Repeat, exactly, the run of lines that opens with the line containing "Model this object" and closes with the line containing "const pointLength = 3.8;", and leave all other lines out.

++++++++

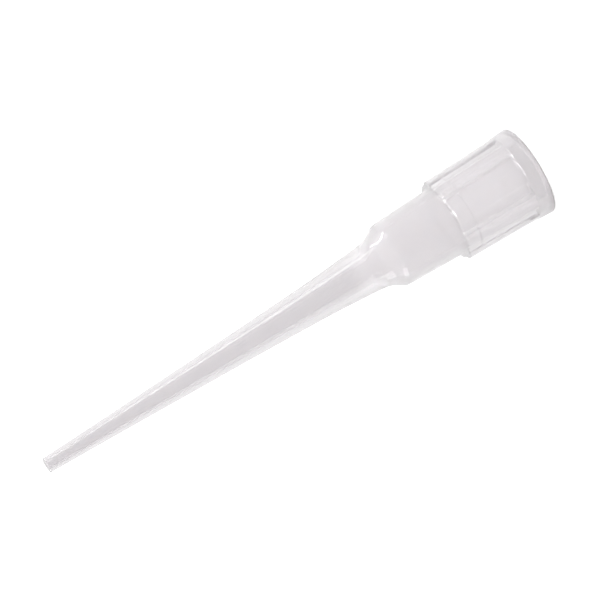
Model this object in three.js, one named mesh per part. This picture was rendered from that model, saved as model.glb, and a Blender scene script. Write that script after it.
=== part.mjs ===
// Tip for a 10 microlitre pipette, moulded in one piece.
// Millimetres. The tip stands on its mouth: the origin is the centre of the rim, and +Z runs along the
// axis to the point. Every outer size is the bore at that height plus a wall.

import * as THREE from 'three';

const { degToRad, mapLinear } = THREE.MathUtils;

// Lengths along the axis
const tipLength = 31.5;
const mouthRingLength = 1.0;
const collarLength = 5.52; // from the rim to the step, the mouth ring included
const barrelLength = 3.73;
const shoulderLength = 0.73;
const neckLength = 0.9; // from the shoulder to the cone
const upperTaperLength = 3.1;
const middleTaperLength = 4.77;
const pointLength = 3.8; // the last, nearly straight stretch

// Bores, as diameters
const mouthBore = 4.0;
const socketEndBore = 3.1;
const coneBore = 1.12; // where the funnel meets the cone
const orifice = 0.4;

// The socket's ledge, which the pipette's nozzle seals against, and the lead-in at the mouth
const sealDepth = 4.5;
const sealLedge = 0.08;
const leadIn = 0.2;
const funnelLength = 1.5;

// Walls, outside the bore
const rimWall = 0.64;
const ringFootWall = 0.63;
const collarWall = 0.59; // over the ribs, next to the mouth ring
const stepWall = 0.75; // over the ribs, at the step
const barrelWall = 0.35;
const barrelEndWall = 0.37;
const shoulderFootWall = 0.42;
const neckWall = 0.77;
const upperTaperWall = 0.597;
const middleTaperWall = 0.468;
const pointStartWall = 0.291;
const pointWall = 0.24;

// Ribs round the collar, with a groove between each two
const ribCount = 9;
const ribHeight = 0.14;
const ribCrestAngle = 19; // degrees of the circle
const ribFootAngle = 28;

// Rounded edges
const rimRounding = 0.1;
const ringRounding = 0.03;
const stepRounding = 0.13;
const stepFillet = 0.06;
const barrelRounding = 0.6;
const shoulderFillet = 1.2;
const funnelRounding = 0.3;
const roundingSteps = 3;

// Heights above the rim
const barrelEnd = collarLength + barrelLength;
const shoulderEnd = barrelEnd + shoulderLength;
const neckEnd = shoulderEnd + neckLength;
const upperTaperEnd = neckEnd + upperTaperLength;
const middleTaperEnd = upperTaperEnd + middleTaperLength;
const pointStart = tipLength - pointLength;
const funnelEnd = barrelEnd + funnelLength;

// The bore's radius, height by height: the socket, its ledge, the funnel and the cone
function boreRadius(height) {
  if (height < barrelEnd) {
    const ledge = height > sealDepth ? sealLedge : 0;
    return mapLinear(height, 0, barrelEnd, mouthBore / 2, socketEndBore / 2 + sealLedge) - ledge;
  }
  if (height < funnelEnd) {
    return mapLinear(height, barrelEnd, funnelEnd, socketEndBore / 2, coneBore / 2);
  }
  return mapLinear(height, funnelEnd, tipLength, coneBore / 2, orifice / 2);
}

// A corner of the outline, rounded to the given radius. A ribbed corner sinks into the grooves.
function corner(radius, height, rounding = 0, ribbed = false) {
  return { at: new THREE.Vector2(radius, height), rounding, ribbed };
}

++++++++

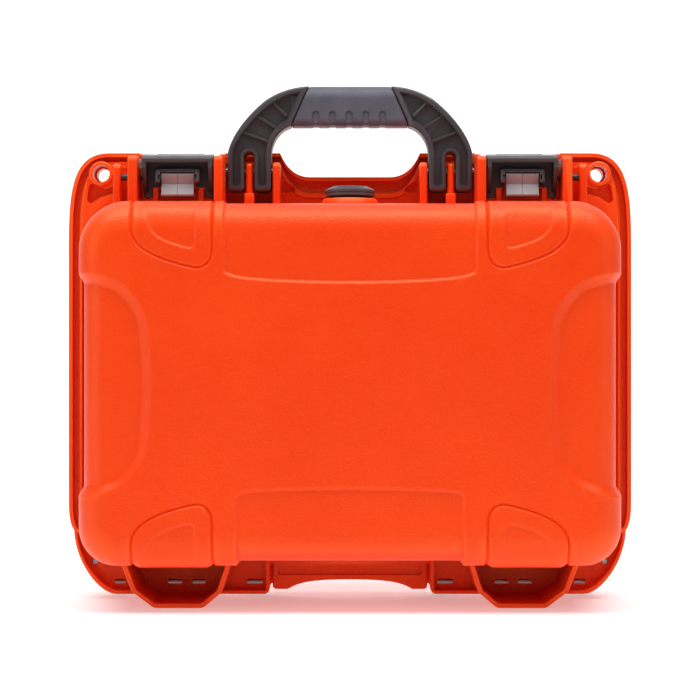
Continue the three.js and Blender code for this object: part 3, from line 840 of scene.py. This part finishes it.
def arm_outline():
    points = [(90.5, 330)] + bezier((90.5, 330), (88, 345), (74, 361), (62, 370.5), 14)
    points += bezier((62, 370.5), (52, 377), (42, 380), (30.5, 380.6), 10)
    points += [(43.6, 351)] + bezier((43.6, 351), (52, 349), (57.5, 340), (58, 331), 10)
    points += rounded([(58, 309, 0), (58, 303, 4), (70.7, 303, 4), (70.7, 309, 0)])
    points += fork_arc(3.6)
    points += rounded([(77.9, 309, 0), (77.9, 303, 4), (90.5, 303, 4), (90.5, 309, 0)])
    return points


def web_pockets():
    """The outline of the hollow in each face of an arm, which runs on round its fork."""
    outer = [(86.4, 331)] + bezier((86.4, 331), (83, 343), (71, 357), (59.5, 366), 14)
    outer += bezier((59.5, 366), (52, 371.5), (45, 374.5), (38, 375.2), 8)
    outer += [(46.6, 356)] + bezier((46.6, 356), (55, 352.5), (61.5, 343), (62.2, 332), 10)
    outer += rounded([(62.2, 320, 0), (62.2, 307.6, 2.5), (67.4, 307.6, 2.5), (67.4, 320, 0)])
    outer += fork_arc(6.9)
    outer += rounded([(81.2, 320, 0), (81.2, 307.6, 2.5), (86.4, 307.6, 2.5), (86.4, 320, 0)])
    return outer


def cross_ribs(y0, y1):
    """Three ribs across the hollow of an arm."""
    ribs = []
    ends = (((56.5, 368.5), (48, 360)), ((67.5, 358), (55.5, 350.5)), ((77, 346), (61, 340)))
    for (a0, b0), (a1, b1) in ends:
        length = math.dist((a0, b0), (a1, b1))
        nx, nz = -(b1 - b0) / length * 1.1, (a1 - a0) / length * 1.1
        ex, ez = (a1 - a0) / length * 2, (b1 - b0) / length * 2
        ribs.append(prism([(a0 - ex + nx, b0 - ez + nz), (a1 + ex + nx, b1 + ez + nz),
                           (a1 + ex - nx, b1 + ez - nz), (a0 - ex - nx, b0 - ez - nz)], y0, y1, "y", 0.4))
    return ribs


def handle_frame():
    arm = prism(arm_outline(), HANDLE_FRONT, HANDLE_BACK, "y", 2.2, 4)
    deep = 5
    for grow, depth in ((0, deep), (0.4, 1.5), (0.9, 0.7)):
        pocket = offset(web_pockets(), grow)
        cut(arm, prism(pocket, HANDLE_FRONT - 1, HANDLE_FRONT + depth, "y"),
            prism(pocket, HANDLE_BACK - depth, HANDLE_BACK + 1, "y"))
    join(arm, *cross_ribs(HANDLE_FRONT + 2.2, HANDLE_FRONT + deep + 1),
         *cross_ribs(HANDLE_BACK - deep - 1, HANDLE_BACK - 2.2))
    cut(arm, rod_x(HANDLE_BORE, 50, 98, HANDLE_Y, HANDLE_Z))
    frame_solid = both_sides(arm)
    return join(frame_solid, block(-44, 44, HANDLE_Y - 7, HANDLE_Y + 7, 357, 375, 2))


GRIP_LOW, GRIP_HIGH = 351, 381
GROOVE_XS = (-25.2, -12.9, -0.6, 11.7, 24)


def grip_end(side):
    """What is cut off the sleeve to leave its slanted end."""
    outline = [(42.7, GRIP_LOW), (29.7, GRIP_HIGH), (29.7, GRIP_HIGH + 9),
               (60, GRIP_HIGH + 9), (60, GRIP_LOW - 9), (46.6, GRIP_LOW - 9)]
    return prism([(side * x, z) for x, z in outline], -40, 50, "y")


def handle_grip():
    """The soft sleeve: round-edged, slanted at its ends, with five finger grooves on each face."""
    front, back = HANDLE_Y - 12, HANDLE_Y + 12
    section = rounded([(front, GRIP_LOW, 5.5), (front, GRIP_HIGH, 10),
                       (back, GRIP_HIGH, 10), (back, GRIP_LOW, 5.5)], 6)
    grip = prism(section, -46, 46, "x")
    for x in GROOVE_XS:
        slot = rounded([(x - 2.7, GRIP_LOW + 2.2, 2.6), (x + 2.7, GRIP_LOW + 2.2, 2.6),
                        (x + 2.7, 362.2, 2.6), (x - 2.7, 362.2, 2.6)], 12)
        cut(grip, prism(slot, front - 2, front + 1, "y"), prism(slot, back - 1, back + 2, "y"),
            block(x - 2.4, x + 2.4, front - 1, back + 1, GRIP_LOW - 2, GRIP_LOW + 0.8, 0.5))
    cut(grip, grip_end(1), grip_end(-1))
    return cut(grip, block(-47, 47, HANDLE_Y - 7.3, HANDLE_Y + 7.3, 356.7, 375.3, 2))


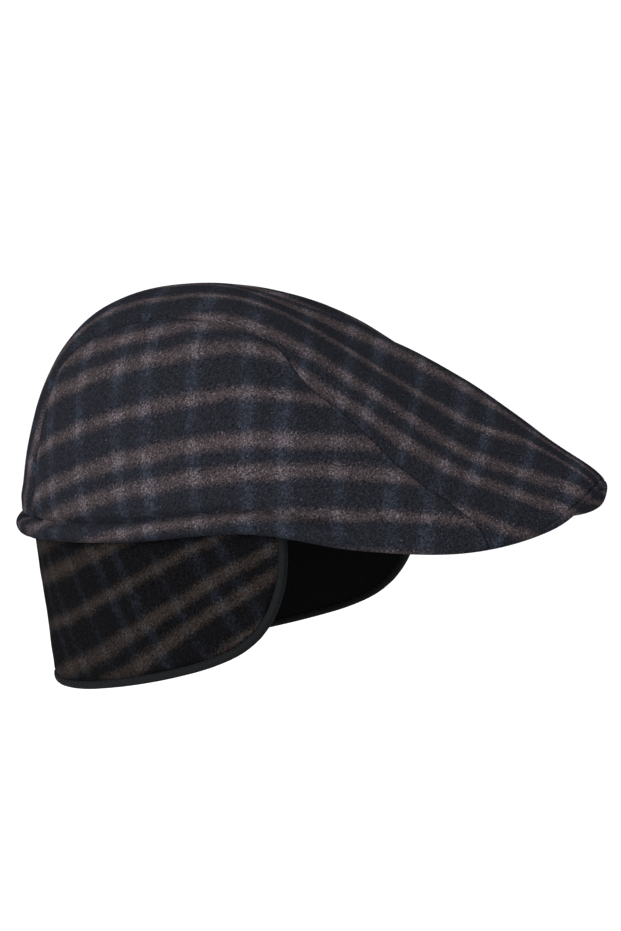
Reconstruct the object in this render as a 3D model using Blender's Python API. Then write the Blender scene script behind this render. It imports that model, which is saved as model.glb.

++++++++

→ **Expected output**:
Model this object in three.js, one named mesh per part. This picture was rendered from that model, saved as model.glb, and a Blender scene script. Write that script after it.
=== part.mjs ===
// Tip for a 10 microlitre pipette, moulded in one piece.
// Millimetres. The tip stands on its mouth: the origin is the centre of the rim, and +Z runs along the
// axis to the point. Every outer size is the bore at that height plus a wall.

import * as THREE from 'three';

const { degToRad, mapLinear } = THREE.MathUtils;

// Lengths along the axis
const tipLength = 31.5;
const mouthRingLength = 1.0;
const collarLength = 5.52; // from the rim to the step, the mouth ring included
const barrelLength = 3.73;
const shoulderLength = 0.73;
const neckLength = 0.9; // from the shoulder to the cone
const upperTaperLength = 3.1;
const middleTaperLength = 4.77;
const pointLength = 3.8; // the last, nearly straight stretch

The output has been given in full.